- DVD release cover
- Directed by: David DeCoteau
- Written by: Simon Savory
- Based on: The Pit and the Pendulum 1842 story by Edgar Allan Poe
- Produced by: Paul Colichman Stephen P. Jarchow John Schouweiler
- Starring: Lorielle New Stephen Hansen Bart Viotila
- Cinematography: Howard Wexler
- Edited by: Danny Draven (as Jack Harkness)
- Music by: Jerry Lambert
- Production company: Rapid Heart Pictures
- Distributed by: E1 Entertainment Regent Releasing Regent Worldwide Sales
- Release date: April 24, 2009;
- Running time: 86 minutes
- Country: United States
- Language: English

= The Pit and the Pendulum (2009 film) =

Edgar Allan Poe's The Pit and the Pendulum is a 2009 horror erotic film directed by David DeCoteau and starring Lorielle New, Stephen Hansen and Bart Voitila. It is retelling of Edgar Allan Poe's classic 1842 short story "The Pit and the Pendulum" with a new twist.

==Plot summary==
Seven students answer an advertisement to participate in an experiment to explore how the sensation of pain can be eliminated.
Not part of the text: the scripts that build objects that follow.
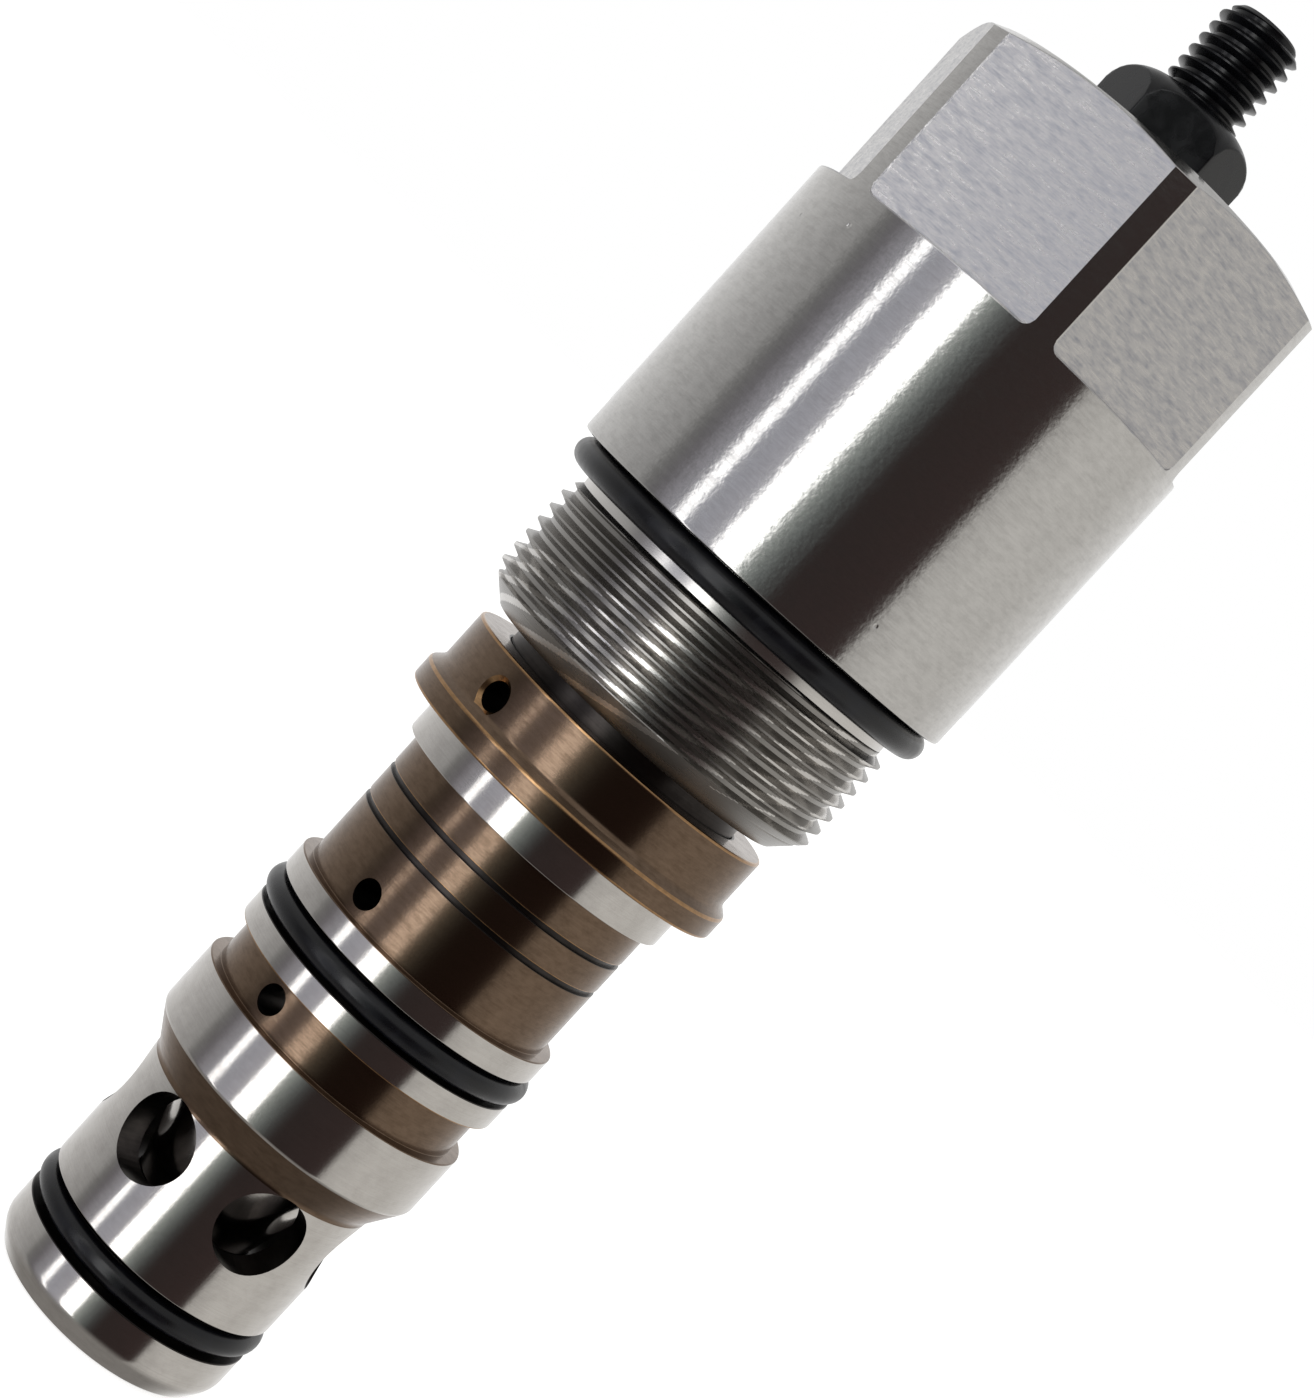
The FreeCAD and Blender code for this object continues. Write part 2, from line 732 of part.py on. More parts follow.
# ---------------------------------------------------------------------------------------------
# Every piece, by node name
# ---------------------------------------------------------------------------------------------
pieces = {
    "valve_body": make_valve_body,
    "body_o_ring": make_body_o_ring,
    "pilot_housing": make_pilot_housing,
    "pilot_housing_o_ring": make_pilot_housing_o_ring,
    "pilot_seat": make_pilot_seat,
    "pilot_seat_o_ring": make_pilot_seat_o_ring,
    "sleeve": make_sleeve,
    "sleeve_retaining_ring": make_sleeve_retaining_ring,
    "mid_o_ring": make_mid_o_ring,
    "nose_o_ring": make_nose_o_ring,
    "main_poppet": make_main_poppet,
    "poppet_orifice": make_poppet_orifice,
    "poppet_screen": make_poppet_screen,
    "main_spring": make_main_spring,
    "pilot_poppet": make_pilot_poppet,
    "pilot_spring": make_pilot_spring,
    "spring_shim": make_spring_shim,
    "spring_plunger": make_spring_plunger,
    "plunger_o_ring": make_plunger_o_ring,
    "plunger_backup_ring": make_plunger_backup_ring,
    "adjusting_screw": make_adjusting_screw,
    "lock_nut": make_lock_nut,
    "nut_seal": make_nut_seal,
}

os.makedirs("parts", exist_ok=True)
for name, make in pieces.items():
    shape = make()
    shape.exportStep(os.path.join("parts", name + ".step"))
    print(name, shape.isValid(), round(shape.Volume, 3))
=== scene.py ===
import logging
import math
from dataclasses import dataclass
from enum import Enum
from typing import Callable, Sequence

import bmesh
import bpy
from mathutils import Matrix, Vector


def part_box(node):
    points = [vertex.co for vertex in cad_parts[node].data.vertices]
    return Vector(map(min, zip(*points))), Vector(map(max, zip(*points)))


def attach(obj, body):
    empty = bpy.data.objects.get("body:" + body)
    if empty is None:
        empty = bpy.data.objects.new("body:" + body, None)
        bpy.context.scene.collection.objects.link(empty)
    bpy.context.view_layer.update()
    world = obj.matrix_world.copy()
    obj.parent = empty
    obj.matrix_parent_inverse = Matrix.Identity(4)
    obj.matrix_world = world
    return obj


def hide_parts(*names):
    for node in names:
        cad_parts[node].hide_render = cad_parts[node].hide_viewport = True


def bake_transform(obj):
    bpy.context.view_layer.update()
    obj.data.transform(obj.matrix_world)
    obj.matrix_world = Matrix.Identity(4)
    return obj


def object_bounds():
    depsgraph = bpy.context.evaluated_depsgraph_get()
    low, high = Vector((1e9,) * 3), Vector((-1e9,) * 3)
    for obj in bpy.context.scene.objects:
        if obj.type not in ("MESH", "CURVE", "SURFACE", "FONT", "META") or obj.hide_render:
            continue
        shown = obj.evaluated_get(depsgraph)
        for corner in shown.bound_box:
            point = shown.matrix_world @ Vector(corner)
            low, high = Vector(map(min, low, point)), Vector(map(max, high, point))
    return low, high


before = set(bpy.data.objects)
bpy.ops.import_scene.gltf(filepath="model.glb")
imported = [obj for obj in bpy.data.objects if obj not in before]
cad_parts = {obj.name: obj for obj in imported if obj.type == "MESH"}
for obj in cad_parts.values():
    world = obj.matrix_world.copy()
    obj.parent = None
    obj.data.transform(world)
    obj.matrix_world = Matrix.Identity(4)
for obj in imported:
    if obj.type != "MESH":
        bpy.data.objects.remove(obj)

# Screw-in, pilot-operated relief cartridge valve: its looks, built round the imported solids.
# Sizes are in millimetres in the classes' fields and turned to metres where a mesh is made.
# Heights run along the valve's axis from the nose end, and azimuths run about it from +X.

CAD_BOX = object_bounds()
MM = 0.001
MICRON = 0.000001
WELD = 0.000001
PIT_SPACING_MM = 5.5
# of half a thread's pitch: the root and the crest; of its depth: where the crests' painted highlight starts
ROOT_SHARE, CREST_SHARE, CREST_LIGHT_SHARE = 0.25, 0.125, 0.75
ROUND_STEPS = 4
RING_STEPS, CORD_STEPS, WIRE_STEPS = 192, 32, 14
COIL_STEPS = 48.0
THREAD_ROWS = 16.0
SHARP_DEGREES = 24.0
LOG = logging.getLogger("cartridge_valve")

# finish numbers of the sleeve's outline: ground, brown, bored with painted shade, edge wear with a painted
# glint
BRIGHT, TONE, BORE_SHADE, WEAR_GLINT = range(4)

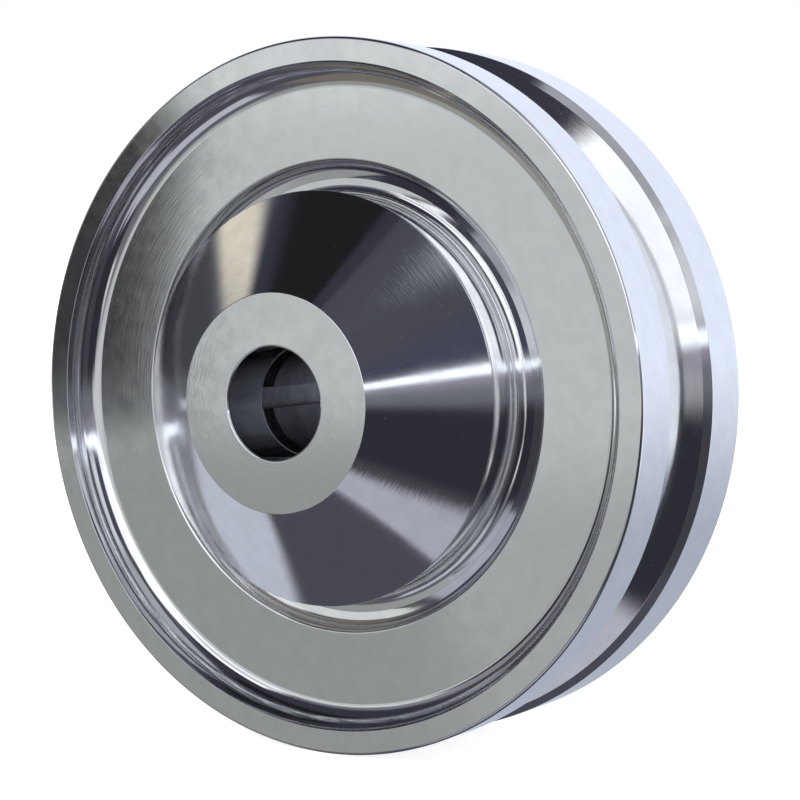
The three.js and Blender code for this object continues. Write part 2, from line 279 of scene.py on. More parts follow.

Arriving at a secluded institute, they are welcomed by mysterious and eccentric scientist JB Divay (Lorielle New). But when students begin to disappear one by one, they begin to question JB's true intentions. In a final showdown, Jason (Stephen Hansen) confronts her and discovers his boyfriend Kyle (Bart Voitila) strapped to a table beneath her final experiment, inches away from the razor's edge.